Через несколько времени из Рыбинска пришла телеграмма: просят вернуть их стрелков. В Рыбинске восстание. Пошехонье идет на помощь Рыбинску. В Пошехоньи восстание. Так что это восстание нельзя считать случайным фактом, оно было организовано и имело связь с наступлением Колчака на Казань. Занять город Ярославль было необходимо, он представлял тогда более, чем когда-либо, стратегический пункт, как-то: Волга и узловая станция. Отряд коммунистов занял правый фланг, то есть от Которосли, Никольские казармы охранялись исключительно коммунистическим отрядом Ярославской Большой Мануфактуры. Одним словом, первый день прошел очень суетливо. Получались различные сведения через пленных, которые говорили с прикрасами и искажениями, боясь расстрела, но один факт надо отметить потому, что его подтвердили тогда, когда вошли в город. Это о геройской смерти любимого издателя «Окопной Правды» тов. Нахимсона, который не успел уехать на 5-й Всероссийский Съезд: его взяли сонного из гостинницы «Бристоль» и отвели в первую часть милиции, вывели во двор и сказали, что его расстреляют. Палачом, конечно, был капитан, фамилию которого за давним временем забыл, наверное, в ГПУ известно. Тов. Нахимсон, прежде чем отдать жизнь, попросил разрешения снять с себя пиджак. Снявши его, бросил в лицо палачу со словами: «Стреляйте, я умираю, но идея не умрет», и он упал. Конечно, очевидцы могут более подробно рассказать, которые были в городе, в особенности из бывших милиционеров, которые принимали участие вместе с белыми.
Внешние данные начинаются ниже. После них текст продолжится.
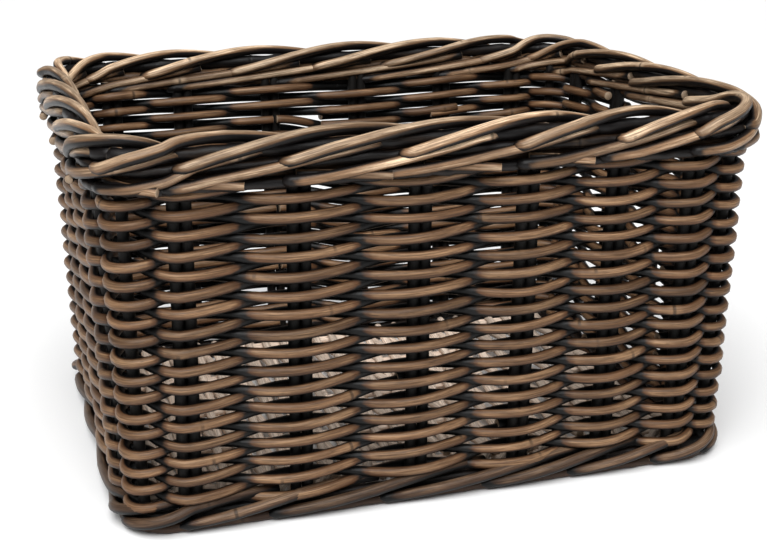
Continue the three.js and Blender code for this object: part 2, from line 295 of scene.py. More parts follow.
def smooth_path(points, step=STEP):
    """Points a step apart along a smooth curve through the given points."""
    points = [np.asarray(p, float) for p in points]
    padded = [2 * points[0] - points[1]] + points + [2 * points[-1] - points[-2]]
    path = []
    for before, here, there, after in zip(padded, padded[1:], padded[2:], padded[3:]):
        pieces = max(1, round(float(np.linalg.norm(there - here)) / step))
        linear = there - before
        square = 2 * before - 5 * here + 4 * there - after
        cubic = 3 * here - before - 3 * there + after
        for i in range(pieces):
            t = i / pieces
            path.append(0.5 * (2 * here + linear * t + square * t**2 + cubic * t**3))
    path.append(points[-1])
    return path


def smoothstep(low, high, value):
    part = max(0.0, min(1.0, (value - low) / (high - low)))
    return part * part * (3 - 2 * part)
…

Вечером доносил оперативную сводку в Штаб Московского Военного Округа. Ночь прошла в перестрелке. Остановлю ваше внимание между первым и вторым днем лишь для того, чтобы дать понять, как это случилось, что белые остались с разбитыми орудиями. До прибытия офицеров из Калуги, которые принимали горячее участие в мятеже, на кладбище ночью устраивались собрания, где принимала горячее участие администрация Артсклада. В ее задачу входило следующее: обезоружить караул, забрать пулеметы и орудия по числу необходимости, и лошадей для перевозки и устройства позиций для пулеметов, а остальные — попортить, у некоторых отняв замки и прицелы, набросать песку в дула орудий и тому подобное.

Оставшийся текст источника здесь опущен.